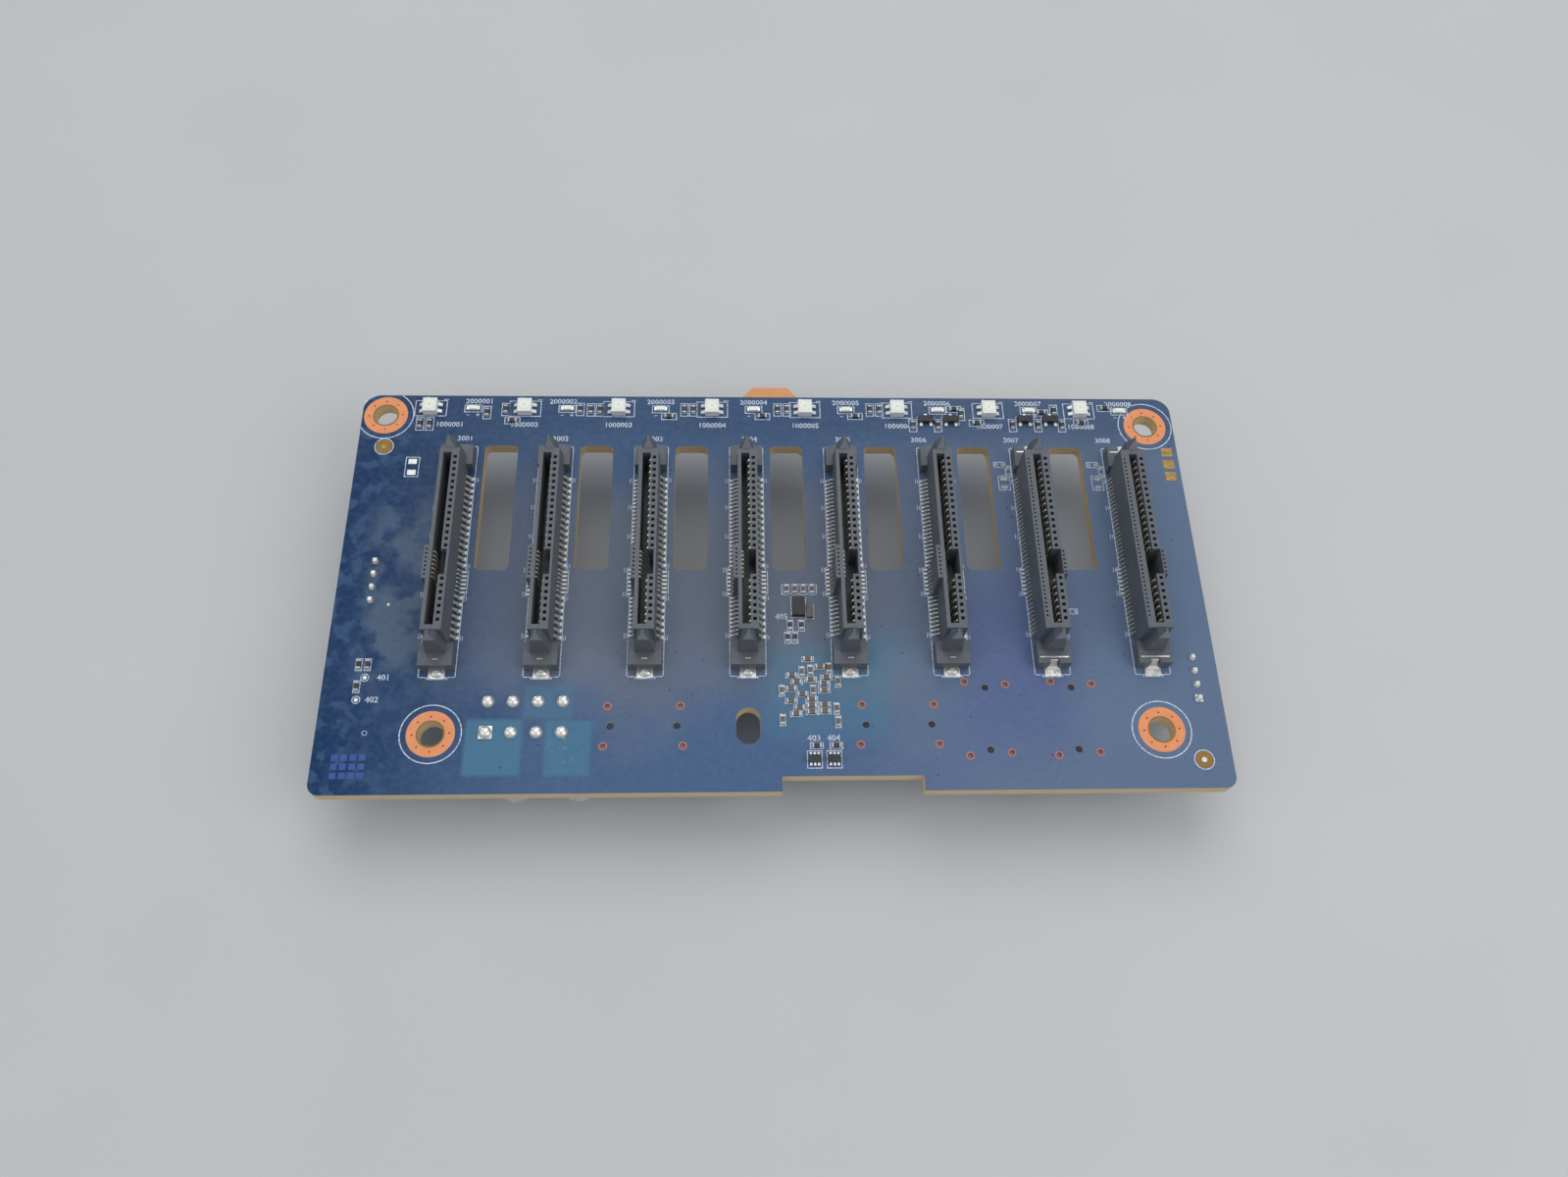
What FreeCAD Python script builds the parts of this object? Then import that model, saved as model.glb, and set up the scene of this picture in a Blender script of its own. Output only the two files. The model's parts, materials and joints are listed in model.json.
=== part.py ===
import FreeCAD, Part
import math
import os
import Sketcher

Vector = FreeCAD.Vector

# Frame: origin on the axis of the lower left mounting hole, on the front face of the board.
# +X runs along the board, +Y towards the edge with the indicator lamps, +Z out of the front face.
# All sizes are in millimetres. Sizes whose name starts with socket_ belong to the drive receptacles.

SIZES = {
    # board
    "board_thickness": 2.4,
    "edge_left": 19.0,              # first receptacle to left edge
    "edge_right": 11.45,            # last receptacle to right edge
    "edge_lower": 10.4,             # lower mounting holes to lower edge
    "edge_upper": 2.9,              # row of lamps to upper edge
    "upper_corner": 3.2,
    "lower_corner": 2.0,
    "notch_shift": 12.35,           # middle of the board to middle of the notch
    "notch_width": 23.7,
    "notch_depth": 2.6,
    "tab_shift": 0.4,               # middle of the tab to middle of the board
    "tab_root": 10.4,
    "tab_tip": 6.6,
    "tab_height": 2.2,
    "vent_width": 6.1,
    "vent_length": 26.0,
    "vent_corner": 0.7,             # cut flat
    "vent_offset": 7.5,             # receptacle centre line to slot centre line
    "vent_start": 30.5,
    # mounting
    "mount_hole": 4.2,
    "left_hole_in": 4.4,            # upper left hole to left edge
    "left_hole_down": 4.5,          # and to upper edge
    "right_hole_in": 5.4,           # upper right hole to right edge
    "right_hole_down": 6.3,         # and to upper edge
    "oval_rise": 1.1,
    "oval_width": 4.1,
    "oval_length": 6.5,
    # drive receptacles
    "bays": 8,
    "wide_bays": 2,                 # full row receptacles, at the right
    "bay_pitch": 17.65,
    "contact_datum": 17.3,          # mounting hole to first signal contact
    "socket_height": 8.2,
    "socket_lift": 0.3,
    "socket_right": 1.85,
    "socket_left": 1.65,
    "socket_shelf": 2.45,           # outer face of the wall that holds the fine contacts
    "key_shelf": 2.65,              # outer face of the bulge beside the key
    "slot_left": 1.0,
    "slot_right": 0.45,
    "slot_depth": 6.4,
    "slot_margin": 0.95,            # past the end contacts
    "wall_end": 0.9,
    "coarse_pitch": 1.27,
    "fine_pitch": 0.8,
    "signal_count": 7,
    "power_count": 15,
    "second_count": 7,
    "extra_count": 6,
    "fine_count": 40,
    "key_gap": 6.35,                # last signal contact to first power contact
    "key_clear": 0.75,
    "key_wall": 0.4,
    "fine_start": 0.43,
    "second_start": 8.43,
    "coarse_cavity": 0.62,
    "coarse_line": 1.14,
    "fine_cavity": 0.34,
    "cavity_depth": 1.6,
    "fine_line": 1.95,
    "extra_line": 2.2,
    # guide posts and ears
    "ear_half": 2.9,
    "ear_length": 4.15,
    "ear_height": 2.6,
    "post_root": 1.75,
    "post_half": 1.0,
    "post_length": 1.9,
    "post_shoulder": 7.9,
    "post_height": 10.0,
    "post_tip_half": 0.15,
    "post_tip_in": 0.9,             # body end to near side of the tip
    "post_tip_long": 0.6,
    # contact tails
    "tail_thick": 0.2,
    "tail_exit": 1.3,
    "tail_toe": 3.05,
    "tail_foot": 0.55,
    "coarse_tail": 0.5,
    "fine_tail": 0.3,
    # hold-down clips
    "clip_sheet": 0.25,
    "clip_play": 0.05,
    "clip_back": 1.0,               # ear outer face to clip plate
    "clip_foot_reach": 1.5,
    "clip_foot_half": 1.4,
    "clip_neck": 0.5,
    "clip_arch": 1.1,
    "clip_bar": 2.5,
    "clip_bar_deep": 0.45,
    "clip_waist": 0.75,
    # indicator lamps and small parts on the front
    "lamp_rise": 64.7,
    "lamp_offset": 6.4,
    "lamp_width": 2.6,
    "lamp_length": 2.9,
    "lamp_height": 1.5,
    "lamp_cup": 2.0,
    "lamp_cup_deep": 0.6,
    "spot_offset": 1.5,
    "spot_length": 1.6,
    "spot_width": 0.8,
    "spot_height": 0.6,
    "chip_length": 1.5,
    "chip_width": 0.75,
    "chip_height": 0.5,
    "transistor_width": 2.9,
    "transistor_depth": 1.3,
    "transistor_height": 1.0,
    "transistor_lead": 0.4,
    "transistor_pitch": 1.9,
    "transistor_reach": 0.6,
    "case_lift": 0.1,
    "lead_height": 0.35,
    "gate_width": 2.0,
    "gate_depth": 1.25,
    "gate_height": 0.95,
    "gate_lead": 0.25,
    "gate_reach": 0.45,
    "gate_pitch": 0.65,
    "control_width": 2.3,
    "control_depth": 3.5,
    "control_height": 0.85,
    # power header on the rear
    "power_left": 9.05,             # first pin column
    "power_rise": 2.9,              # between the two pin rows
    "power_columns": 4,
    "power_pitch": 4.2,
    "power_rows": 5.5,
    "power_side": 2.7,              # outer pin to outer wall
    "power_depth": 9.6,
    "power_height": 12.8,
    "power_pocket": 3.5,
    "power_pocket_deep": 9.6,
    "power_throat_play": 0.1,
    "power_pin": 1.1,
    "power_pin_out": 9.6,
    "power_jog": 1.6,
    "power_latch": 6.0,
    "power_latch_out": 1.4,
    "power_latch_tall": 1.6,
    "power_latch_down": 3.4,
    "pin_proud": 0.9,               # pin ends above the front face
    "power_drill": 1.8,
    # side headers on the rear
    "side_left_in": 6.2,            # left header to left edge
    "side_left_start": 24.6,
    "side_right_in": 4.1,           # right header to right edge
    "side_right_start": 5.6,
    "side_pins": 4,
    "side_pitch": 2.54,
    "side_end": 1.3,
    "side_depth": 5.8,
    "side_base": 3.2,
    "side_wall": 1.0,
    "side_height": 8.4,
    "side_pin": 0.64,
    "side_pin_out": 11.2,
    "side_drill": 1.0,
    # shielded cable sockets on the rear
    "cable_rise": 1.2,
    "cable_second_on": 7.9,         # past the fifth receptacle
    "cable_third_on": 5.55,         # past the sixth
    "cable_fourth_on": 2.95,        # past the seventh
    "cable_turned_rise": 2.2,
    "cage_length": 14.0,
    "cage_depth": 7.4,
    "cage_height": 10.6,
    "cage_sheet": 0.3,
    "cage_window": 3.0,
    "cage_window_tall": 1.4,
    "cage_window_down": 3.2,
    "cage_leg": 0.7,
    "cage_leg_front": 6.15,
    "cage_leg_back": 6.65,
    "cage_leg_long": 2.0,
    "cage_leg_drill": 1.0,
    "insert_length": 11.4,
    "insert_depth": 5.4,
    "insert_height": 9.4,
    "insert_flange": 2.2,
    "insert_play": 0.05,
    "card_slot": 0.95,
    "card_slot_long": 8.8,
    "card_slot_deep": 5.5,
    "card_slot_apart": 2.6,
    "peg_apart": 11.2,
    "peg_size": 1.1,
    "peg_drill": 1.2,
    "peg_long": 1.4,
    # can capacitors on the rear
    "can_first": 13.2,
    "can_second": 24.0,
    "can_drop": 5.7,                # below the lower mounting holes
    "can_size": 6.3,
    "can_height": 7.2,
    "can_base": 6.6,
    "can_base_high": 0.9,
    "can_corner": 1.3,
}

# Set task
Write the whole listing out again. Keep every line exactly as it is.

# Response to the exercise
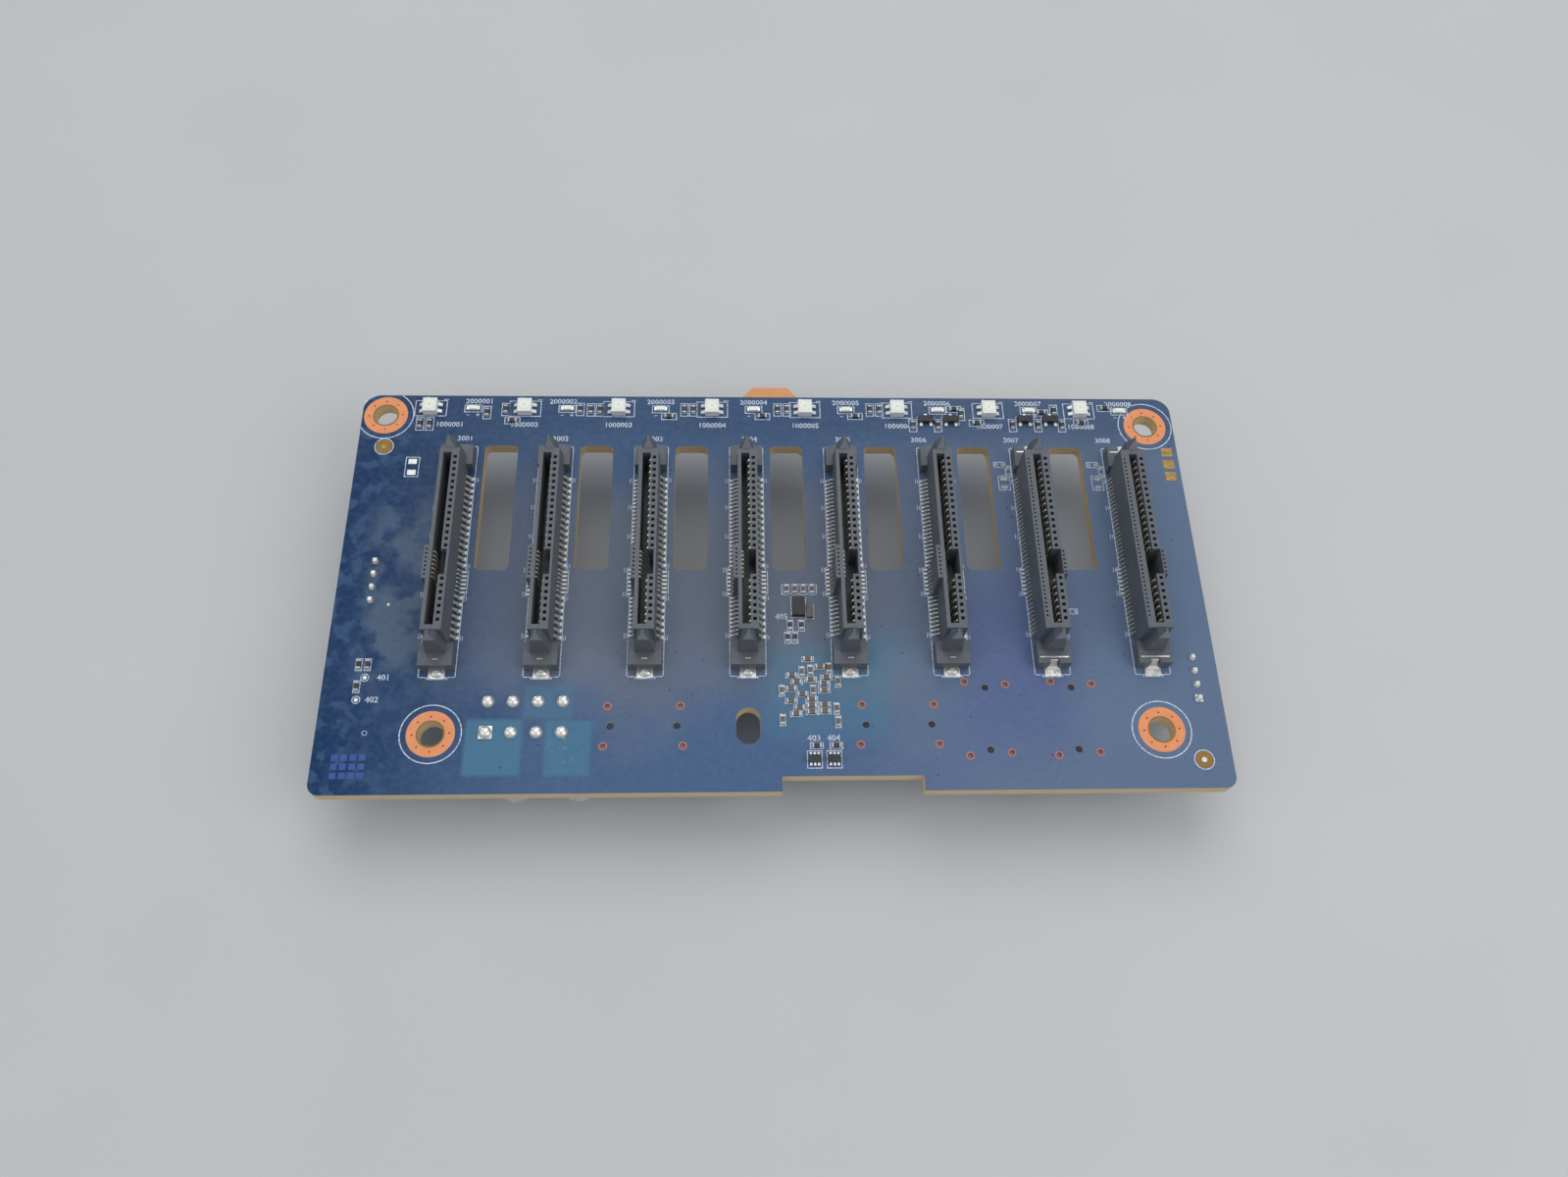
What FreeCAD Python script builds the parts of this object? Then import that model, saved as model.glb, and set up the scene of this picture in a Blender script of its own. Output only the two files. The model's parts, materials and joints are listed in model.json.
=== part.py ===
import FreeCAD, Part
import math
import os
import Sketcher

Vector = FreeCAD.Vector

# Frame: origin on the axis of the lower left mounting hole, on the front face of the board.
# +X runs along the board, +Y towards the edge with the indicator lamps, +Z out of the front face.
# All sizes are in millimetres. Sizes whose name starts with socket_ belong to the drive receptacles.

SIZES = {
    # board
    "board_thickness": 2.4,
    "edge_left": 19.0,              # first receptacle to left edge
    "edge_right": 11.45,            # last receptacle to right edge
    "edge_lower": 10.4,             # lower mounting holes to lower edge
    "edge_upper": 2.9,              # row of lamps to upper edge
    "upper_corner": 3.2,
    "lower_corner": 2.0,
    "notch_shift": 12.35,           # middle of the board to middle of the notch
    "notch_width": 23.7,
    "notch_depth": 2.6,
    "tab_shift": 0.4,               # middle of the tab to middle of the board
    "tab_root": 10.4,
    "tab_tip": 6.6,
    "tab_height": 2.2,
    "vent_width": 6.1,
    "vent_length": 26.0,
    "vent_corner": 0.7,             # cut flat
    "vent_offset": 7.5,             # receptacle centre line to slot centre line
    "vent_start": 30.5,
    # mounting
    "mount_hole": 4.2,
    "left_hole_in": 4.4,            # upper left hole to left edge
    "left_hole_down": 4.5,          # and to upper edge
    "right_hole_in": 5.4,           # upper right hole to right edge
    "right_hole_down": 6.3,         # and to upper edge
    "oval_rise": 1.1,
    "oval_width": 4.1,
    "oval_length": 6.5,
    # drive receptacles
    "bays": 8,
    "wide_bays": 2,                 # full row receptacles, at the right
    "bay_pitch": 17.65,
    "contact_datum": 17.3,          # mounting hole to first signal contact
    "socket_height": 8.2,
    "socket_lift": 0.3,
    "socket_right": 1.85,
    "socket_left": 1.65,
    "socket_shelf": 2.45,           # outer face of the wall that holds the fine contacts
    "key_shelf": 2.65,              # outer face of the bulge beside the key
    "slot_left": 1.0,
    "slot_right": 0.45,
    "slot_depth": 6.4,
    "slot_margin": 0.95,            # past the end contacts
    "wall_end": 0.9,
    "coarse_pitch": 1.27,
    "fine_pitch": 0.8,
    "signal_count": 7,
    "power_count": 15,
    "second_count": 7,
    "extra_count": 6,
    "fine_count": 40,
    "key_gap": 6.35,                # last signal contact to first power contact
    "key_clear": 0.75,
    "key_wall": 0.4,
    "fine_start": 0.43,
    "second_start": 8.43,
    "coarse_cavity": 0.62,
    "coarse_line": 1.14,
    "fine_cavity": 0.34,
    "cavity_depth": 1.6,
    "fine_line": 1.95,
    "extra_line": 2.2,
    # guide posts and ears
    "ear_half": 2.9,
    "ear_length": 4.15,
    "ear_height": 2.6,
    "post_root": 1.75,
    "post_half": 1.0,
    "post_length": 1.9,
    "post_shoulder": 7.9,
    "post_height": 10.0,
    "post_tip_half": 0.15,
    "post_tip_in": 0.9,             # body end to near side of the tip
    "post_tip_long": 0.6,
    # contact tails
    "tail_thick": 0.2,
    "tail_exit": 1.3,
    "tail_toe": 3.05,
    "tail_foot": 0.55,
    "coarse_tail": 0.5,
    "fine_tail": 0.3,
    # hold-down clips
    "clip_sheet": 0.25,
    "clip_play": 0.05,
    "clip_back": 1.0,               # ear outer face to clip plate
    "clip_foot_reach": 1.5,
    "clip_foot_half": 1.4,
    "clip_neck": 0.5,
    "clip_arch": 1.1,
    "clip_bar": 2.5,
    "clip_bar_deep": 0.45,
    "clip_waist": 0.75,
    # indicator lamps and small parts on the front
    "lamp_rise": 64.7,
    "lamp_offset": 6.4,
    "lamp_width": 2.6,
    "lamp_length": 2.9,
    "lamp_height": 1.5,
    "lamp_cup": 2.0,
    "lamp_cup_deep": 0.6,
    "spot_offset": 1.5,
    "spot_length": 1.6,
    "spot_width": 0.8,
    "spot_height": 0.6,
    "chip_length": 1.5,
    "chip_width": 0.75,
    "chip_height": 0.5,
    "transistor_width": 2.9,
    "transistor_depth": 1.3,
    "transistor_height": 1.0,
    "transistor_lead": 0.4,
    "transistor_pitch": 1.9,
    "transistor_reach": 0.6,
    "case_lift": 0.1,
    "lead_height": 0.35,
    "gate_width": 2.0,
    "gate_depth": 1.25,
    "gate_height": 0.95,
    "gate_lead": 0.25,
    "gate_reach": 0.45,
    "gate_pitch": 0.65,
    "control_width": 2.3,
    "control_depth": 3.5,
    "control_height": 0.85,
    # power header on the rear
    "power_left": 9.05,             # first pin column
    "power_rise": 2.9,              # between the two pin rows
    "power_columns": 4,
    "power_pitch": 4.2,
    "power_rows": 5.5,
    "power_side": 2.7,              # outer pin to outer wall
    "power_depth": 9.6,
    "power_height": 12.8,
    "power_pocket": 3.5,
    "power_pocket_deep": 9.6,
    "power_throat_play": 0.1,
    "power_pin": 1.1,
    "power_pin_out": 9.6,
    "power_jog": 1.6,
    "power_latch": 6.0,
    "power_latch_out": 1.4,
    "power_latch_tall": 1.6,
    "power_latch_down": 3.4,
    "pin_proud": 0.9,               # pin ends above the front face
    "power_drill": 1.8,
    # side headers on the rear
    "side_left_in": 6.2,            # left header to left edge
    "side_left_start": 24.6,
    "side_right_in": 4.1,           # right header to right edge
    "side_right_start": 5.6,
    "side_pins": 4,
    "side_pitch": 2.54,
    "side_end": 1.3,
    "side_depth": 5.8,
    "side_base": 3.2,
    "side_wall": 1.0,
    "side_height": 8.4,
    "side_pin": 0.64,
    "side_pin_out": 11.2,
    "side_drill": 1.0,
    # shielded cable sockets on the rear
    "cable_rise": 1.2,
    "cable_second_on": 7.9,         # past the fifth receptacle
    "cable_third_on": 5.55,         # past the sixth
    "cable_fourth_on": 2.95,        # past the seventh
    "cable_turned_rise": 2.2,
    "cage_length": 14.0,
    "cage_depth": 7.4,
    "cage_height": 10.6,
    "cage_sheet": 0.3,
    "cage_window": 3.0,
    "cage_window_tall": 1.4,
    "cage_window_down": 3.2,
    "cage_leg": 0.7,
    "cage_leg_front": 6.15,
    "cage_leg_back": 6.65,
    "cage_leg_long": 2.0,
    "cage_leg_drill": 1.0,
    "insert_length": 11.4,
    "insert_depth": 5.4,
    "insert_height": 9.4,
    "insert_flange": 2.2,
    "insert_play": 0.05,
    "card_slot": 0.95,
    "card_slot_long": 8.8,
    "card_slot_deep": 5.5,
    "card_slot_apart": 2.6,
    "peg_apart": 11.2,
    "peg_size": 1.1,
    "peg_drill": 1.2,
    "peg_long": 1.4,
    # can capacitors on the rear
    "can_first": 13.2,
    "can_second": 24.0,
    "can_drop": 5.7,                # below the lower mounting holes
    "can_size": 6.3,
    "can_height": 7.2,
    "can_base": 6.6,
    "can_base_high": 0.9,
    "can_corner": 1.3,
}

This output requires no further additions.